Le poids des metteurs en marché direct est trop faible pour peser dans la décision finale balaie maître Pierre Lafont. Soulignant que payer des Cotisations Volontaires Obligatoires (CVO) ne donne pas aux metteurs en marché le droit d’être membre du CIVL (mais permet d’être représenté par les syndicats viticoles), l’avocat du barreau de Montpellier indique que les metteurs en marché direct n’ont plus de mandat, car les statuts du CIVL indiquent qu’ils peuvent prendre fin avec la perte de qualité syndicale. Des arguments fallacieux pour maître Frédéric Pinet, qui indique que la minoration du rôle des metteurs en marché direct témoigne de décisions prises à l’avance, quand la qualité syndicale de ses représentants ne dépend que de leur fédération régionale. Face à la complexité et la portée du sujet, l’enjeu du dossier dépasse le seul Languedoc indique l’avocat, qui lance au président : « toutes les interprofessions sont dans l’attente de votre décision ».
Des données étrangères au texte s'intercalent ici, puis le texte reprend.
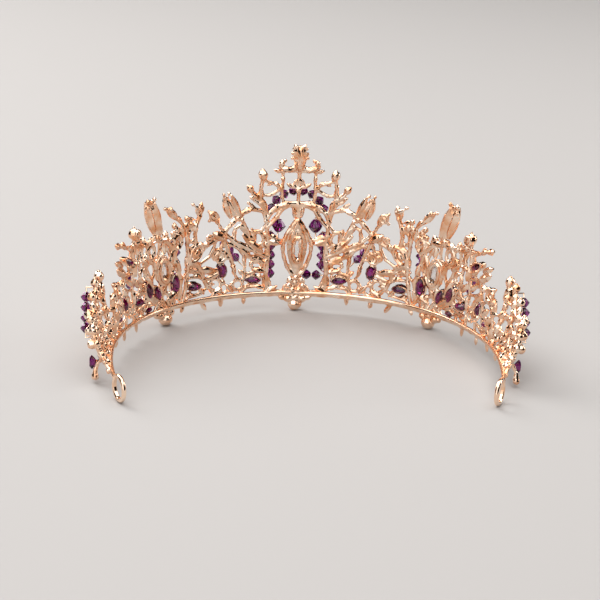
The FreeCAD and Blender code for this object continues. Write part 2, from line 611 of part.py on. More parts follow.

« Je me passerai bien de cette fierté » soupire le magistrat, qui annonce le rendu de son délibéré le 3 février 2022. Quelle que soit l’issue, un appel semble très probable, pouvant lancer une véritable saga judiciaire. À moins qu’un accord soit trouvé entre les parties, comme le préconise le CIVL. Ce que la proposition faite par l’UEVM de donner un statut de membre associé aux metteurs en marché direct ne semble pas avoir débloqué.